I later led him and his other friends on the rampage to Messiah’s church. That was the wantonness of youth. President Muhammadu Buhari wasn’t in his youth when he seized power on the last day of 1983. At 41, he was in the afternoon of life. As a member of the elite corps of the Nigerian Army, Buhari had the best of military training and attained the rank of major-general. It was thus shocking when news filtered out that the secondary school certificate of the great general had developed wings. It was even more shocking when military authorities declared not having Buhari’s certificate in their possession just as the Daura-born general hired several Senior Advocates of Nigeria to defend his missing certificate. Why the President had to hire a plethora of senior lawyers instead of simply producing his certificate is yet befuddling, igniting a brainwave that dumped him, my friend and the governorship hopeful in the same sack. Many followers of the President and the governorship contender would say that a man’s certificates do not translate to administrative competence, anyway.

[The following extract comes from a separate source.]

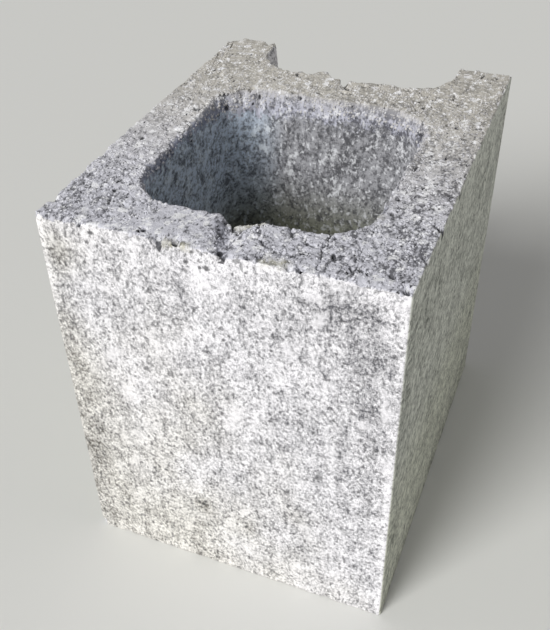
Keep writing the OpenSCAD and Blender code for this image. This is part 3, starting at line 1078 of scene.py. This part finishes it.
def struck_colour(recipe):
    """Grey paste with worn pale patches of a few millimetres, and painted shade in the gaps between
    grains.
    """
    inside = recipe.attribute("inside")
    # Painted light: the paste turns warmer towards the back.
    back = recipe.rise(recipe.part("y"), -80, 60)
    # Painted shade: the rim that slopes into the cell takes a lavender paste, bluer on the left.
    rim = recipe.mix(recipe.rise(recipe.part("x"), -46, -50), PASTE_RIM_SHADE, RIM_SHADE_BLUE)
    paste = recipe.mix(inside, recipe.mix(back, PASTE, PASTE_WARM_LIGHT), rim)
    # Painted shade: the paste darkens towards the right, away from the light on the left, and the rim
    # more so.
    right = recipe.ramp(recipe.part("x"), -65, 65)
    mottle = recipe.sum_of(
        (recipe.noise(1.3, 2, 0.7), 0.8),
        (recipe.noise(3.2, 2), 0.5),
        (recipe.noise(9, 1), 0.3),
        (right, -0.055),
        (recipe.math("MULTIPLY", inside, right), -0.08),
        (recipe.attribute("stain_and_shade"), -0.07),
        (1.0, 0.035),
    )
    near_dark = recipe.ramp(nearness(recipe), 0, 1, 0.42, 0.82)
    # Painted shade: on the rim the paste darkens as it slopes into the cell.
    darkest = recipe.math("MAXIMUM", near_dark, recipe.ramp(inside, 0, 1, 0, 0.85))
    dark = recipe.mix(darkest, paste, SHADE_AND_DARK_GRAIN)
    paste = recipe.mix(recipe.ramp(mottle, 0.66, 0.82), dark, paste)
    patch = recipe.ramp(recipe.sum_of((recipe.noise(3.6, 4, 0.75), 1.0), (mottle, 0.25)), 0.75, 0.84)
    stones = recipe.math("MULTIPLY", recipe.dots(7, -1.8, 2.2), recipe.ramp(inside, 0, 1, 0.75, 0.3))
    patch = recipe.math("MAXIMUM", recipe.math("MULTIPLY", patch, 0.9), stones)
    worn_share = recipe.math("MULTIPLY", patch, recipe.ramp(inside, 0, 1, 1, 0.65))
    colour = recipe.mix(worn_share, paste, WORN_PALE)
    # Painted shade: the gaps between grains are darkened.
    gap = recipe.sum_of((recipe.noise(2.4, 3, 0.65), 1.0), (nearness(recipe), -0.02))
    return recipe.mix(recipe.ramp(gap, 0.37, 0.31), colour, SHADE_AND_DARK_GRAIN)


# %% [markdown]
# The cell's walls slid along the mould's core. Their colours are painted shade, duller than the
# outside: olive and darker low down, as painted reflection and shade, bluish on the shaded left,
# with pale blobs of cement.

# %% Cell walls
def core_colour(recipe):
    """The cell's walls in painted shade: grey with a few pale blobs, bluer on the shaded left, olive and
    darker low down.
    """
    # Painted shade: the left wall of the cell is bluish, as it lies in shade.
    left = recipe.rise(recipe.part("x"), -20, -46)
    grey = recipe.mix(left, CORE_SHADE_GREY, CORE_SHADE_BLUE)
    # Painted shade and painted reflection: darker and olive low in the cell.
    low = recipe.rise(recipe.part("z"), 152, 108)
    grey = recipe.mix(low, grey, CORE_OLIVE_SHADE)
    stain_and_shade = recipe.attribute("stain_and_shade")
    mottle = recipe.sum_of((recipe.noise(1.4, 2, 0.75), 0.8), (recipe.noise(4, 2), 0.5), (stain_and_shade, -0.05))
    grey = recipe.mix(recipe.ramp(mottle, 0.53, 0.75), recipe.mix(0.8, grey, SHADE_AND_DARK_GRAIN), grey)
    blob = recipe.ramp(recipe.sum_of((recipe.noise(6.5, 4, 0.7), 1.0), (stain_and_shade, -0.03)), 0.57, 0.65)
    crumb = recipe.ramp(recipe.noise(2.3, 2, 0.6), 0.58, 0.66)
    share = recipe.math("MAXIMUM", blob, recipe.math("MULTIPLY", crumb, 0.85))
    share = recipe.math("MULTIPLY", share, recipe.ramp(low, 0, 1, 0.8, 0.45))
    return recipe.mix(share, grey, recipe.mix(left, CORE_BLOB, BLOB_SHADE_BLUE))


# %% [markdown]
# The three recipes meet in one material. The attributes made with the mesh say which one shows at
# a point, and a noise on the border keeps it ragged. The grains have a material of their own,
# which is mostly the struck face's, so that they don't look strewn on.

# %% Concrete and grains
ROUGHNESS = 0.93
GRAIN_ROUGHNESS = 0.9
SHEEN = 0.25
GRAIN_SHEEN = 0.3


def concrete_material():
    """The casting's material: walls, cell and struck face, then ochre, and painted shade in the holes
    and cracks.
    """
    recipe = Recipe("dry_cast_concrete")
    open_face = recipe.attribute("open_face")
    ragged = recipe.math("MULTIPLY", recipe.math("SUBTRACT", recipe.noise(1.8, 2), 0.5), 1.2)
    bare = recipe.ramp(recipe.math("ADD", open_face, ragged), 0.35, 0.6)
    colour = recipe.mix(recipe.attribute("inside"), wall_colour(recipe), core_colour(recipe))
    colour = recipe.mix(bare, colour, struck_colour(recipe))
    spread = recipe.ramp(recipe.noise(2.2, 3, 0.7), 0.36, 0.6, 0, 0.65)
    colour = recipe.mix(recipe.math("MULTIPLY", recipe.attribute("ochre"), spread), colour, OCHRE)
    # Painted shade: pits, dents, the dip before the ridge and the step of the break darken towards near
    # black.
    pit = recipe.sum_of((recipe.attribute("pit"), 1.0), (recipe.noise(1.7, 2), 0.9), (1.0, -0.45))
    colour = recipe.mix(recipe.ramp(pit, 0.25, 0.6, 0, 0.85), colour, SHADE_AND_DARK_GRAIN)
    # Painted shade: near the cracks the colour darkens towards near black.
    gap = recipe.sum_of((recipe.attribute("crack_gap"), 1.0), (recipe.noise(1.5, 2), 2.4))
    colour = recipe.mix(recipe.ramp(gap, 1.75, 1.35, 0, 0.9), colour, SHADE_AND_DARK_GRAIN)
    recipe.feed("Base Color", colour)
    recipe.feed("Roughness", ROUGHNESS)
    recipe.feed("Specular IOR Level", SHEEN)
    strength = recipe.mix_number(open_face, 0.12, recipe.ramp(nearness(recipe), 0, 1, 0.28, 0.62))
    fine = recipe.bump(recipe.noise(0.9, 3, 0.65), 0.5, strength)
    recipe.feed("Normal", recipe.bump(recipe.noise(2.6, 3, 0.6), 1.0, strength, fine))
    return recipe.material


def grain_material():
    """The grains' material: each lump has its own tone, dark ones only near the plain end."""
    recipe = Recipe("aggregate_grains")
    tone = recipe.attribute("tone")
    near = nearness(recipe)
    colour = recipe.mix(recipe.ramp(tone, 0.6, 1.0, 0, 0.8), PASTE, WORN_PALE)
    dark = recipe.math("MULTIPLY", recipe.ramp(tone, 0.4, 0.1, 0, 0.8), near)
    colour = recipe.mix(dark, colour, SHADE_AND_DARK_GRAIN)
    colour = recipe.mix(recipe.ramp(near, 0, 1, 0.7, 0.45), colour, struck_colour(recipe))
    colour = recipe.mix(recipe.math("MULTIPLY", recipe.attribute("ochre"), 0.5), colour, OCHRE)
    recipe.feed("Base Color", colour)
    recipe.feed("Roughness", GRAIN_ROUGHNESS)
    recipe.feed("Specular IOR Level", GRAIN_SHEEN)
    recipe.feed("Normal", recipe.bump(recipe.noise(0.7, 2), 0.3, 0.5))
    return recipe.material


body.data.materials.append(concrete_material())
grain = grain_material()
grit_piece.data.materials.append(grain)
stone_piece.data.materials.append(grain)
print("materials:", [material.name for material in bpy.data.materials])

# %% [markdown]
# The studio: a plain pale floor, a wide soft key light from the front and a little to the
# left, and a dim, even surround. A sun of strength pi lights a white card that faces it fully,
# so the strengths are given as shares of that. The camera alone sees the surround brighter.

# %% Floor and light
FLOOR_HALF = 6.0
FLOOR_COLOUR = srgb(226, 226, 222)
FLOOR_ROUGHNESS = 0.8
KEY_TURN = -22
KEY_HEIGHT = 35
KEY_SOFTNESS = 28
KEY_SHARE = 0.85
SURROUND = 0.28
BACKDROP = 0.58


def make_floor():
    """One square that faces up, FLOOR_HALF metres from its middle to each side."""
    corners = np.array([[-1, -1, 0], [1, -1, 0], [1, 1, 0], [-1, 1, 0]]) * FLOOR_HALF / MM
    floor = make_mesh("floor", corners, np.array([[0, 1, 2, 3]]), {})
    recipe = Recipe("pale_floor")
    recipe.feed("Base Color", FLOOR_COLOUR)
    recipe.feed("Roughness", FLOOR_ROUGHNESS)
    floor.data.materials.append(recipe.material)


def make_key_lamp():
    """A soft key light from the front and the left: a sun that is KEY_SOFTNESS degrees wide,
    turned about Z from -Y and raised KEY_HEIGHT degrees above the floor."""
    lamp = bpy.data.lights.new("key", "SUN")
    lamp.energy = math.pi * KEY_SHARE
    lamp.angle = math.radians(KEY_SOFTNESS)
    holder = bpy.data.objects.new("key", lamp)
    turn = Matrix.Rotation(math.radians(KEY_TURN), 4, "Z")
    holder.matrix_world = turn @ Matrix.Rotation(math.radians(90 - KEY_HEIGHT), 4, "X")
    bpy.context.scene.collection.objects.link(holder)


def make_surround():
    """Even white light from all round, at one strength for the block and one for the camera."""
    world = bpy.data.worlds.new("surround")
    world.use_nodes = True
    background = world.node_tree.nodes["Background"]
    background.inputs["Color"].default_value = (1, 1, 1, 1)
    seen = world.node_tree.nodes.new("ShaderNodeLightPath").outputs["Is Camera Ray"]
    level = world.node_tree.nodes.new("ShaderNodeMapRange")
    level.inputs["To Min"].default_value = SURROUND
    level.inputs["To Max"].default_value = BACKDROP
    world.node_tree.links.new(seen, level.inputs["Value"])
    world.node_tree.links.new(level.outputs[0], background.inputs["Strength"])
    bpy.context.scene.world = world


# %% [markdown]
# The camera was found by fitting the block's straight edges in the photograph: its place in
# metres, three turns in degrees, and its lens. It stands close and looks well down, so the upright
# edges draw together towards the floor.

# %% Camera
CAMERA_AT = (0.1192, -0.3207, 0.3649)
CAMERA_HEADING = 22.65
CAMERA_TILT = 51.11
CAMERA_ROLL = -1.30
CAMERA_LENS = 49.2
CAMERA_SENSOR = 36
CAMERA_NEAR = 0.01


def make_camera():
    """The camera stands where it did for the photograph: turned about Z by its heading, tilted
    up from straight down, and rolled about its own axis."""
    camera = bpy.data.cameras.new("camera")
    camera.sensor_width = CAMERA_SENSOR
    camera.lens = CAMERA_LENS
    camera.clip_start = CAMERA_NEAR
    holder = bpy.data.objects.new("camera", camera)
    turns = [(CAMERA_HEADING, "Z"), (CAMERA_TILT, "X"), (CAMERA_ROLL, "Z")]
    matrix = Matrix.Translation(CAMERA_AT)
    for degrees, axis in turns:
        matrix = matrix @ Matrix.Rotation(math.radians(degrees), 4, axis)
    holder.matrix_world = matrix
    bpy.context.scene.collection.objects.link(holder)
    bpy.context.scene.camera = holder


make_floor()
make_key_lamp()
make_surround()
make_camera()
bpy.context.scene.view_settings.view_transform = "Standard"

My brawny friend, who now resides in Dallas, Texas, is today on an income of $40,000 per month, having opened a thriving transport business in God’s own country after migrating 15 years ago.

The quality of the Independence speech delivered by President Buhari on October 1, 2018 gives teeth to the assumption by some Nigerians that academic excellence is vital to administrative competence. When heads of governments deliver milestone speeches in serious democracies, the masses look forward to meaningful policy pronouncements and factual updates on national issues. These were missing in the President’s October 1 speech.

Just like his military days when fear rather than reason cocooned watershed national events and speeches, the Independence Day speech delivered by the President was bereft of hope, promise, energy and belief. It was what doctors refer to as Brought-In-Dead. After the usual oratory nicety of the first paragraph, the 27-point speech totally failed to cruise once airborne, crashing heavily in the face of disingenuousness and obvious ineptitude. The opening paragraph limply said, “On this first October date and on the eve of the start of the general election cycle, we should do well to reflect on what binds us together and the great strength our diversity bestows on us.” I don’t know what exactly the President was talking about here. Even if your speechwriters make mistakes, an academically sound leader would go through his speech and make corrections. The third, fourth, fifth and sixth paragraphs talked about national security without putting in perspective how the government has combated the menace of terrorism and what it would do in concrete terms to keep Nigeria secure. The seventh paragraph wasn’t different from the hopeless paragraphs before it. It says, “We are diversifying away from reliance on oil to increased manufacturing capacity, solid minerals development, and agriculture,” just as the eighth paragraph says, “Efforts are on course in the Niger Delta to clean up polluted lands, restore hopes of the youths in the region and re-establish livelihoods, and strengthen their capacity to guarantee for themselves and for our country a brighter future.” Where and what are the efforts? Typically, the President didn’t find any fault in the activities of killer herdsmen across the nation, rather he blamed their action on “those seeking to plant the seeds of discord and disunity amongst our people,” warning in his ineffective military style that “the perpetrators of murder and general mayhem in the name of defending or protecting herders or farmers will face the full wrath of the law.”

Also, the serious issue of climate change and the depletion of Lake Chad basin didn’t get a deserving response from the government just like comments on the anti-corruption fight and infrastructure development were utterly lifeless.

I went through the whole speech and couldn’t find one paragraph that shows that the Buhari administration is doing any meaningful work on the Nigerian project. It’s sad. Though I look forward to the President’s New Year speech, his Independence Day speech was, to say the least, most uninspiring. Our President must spark.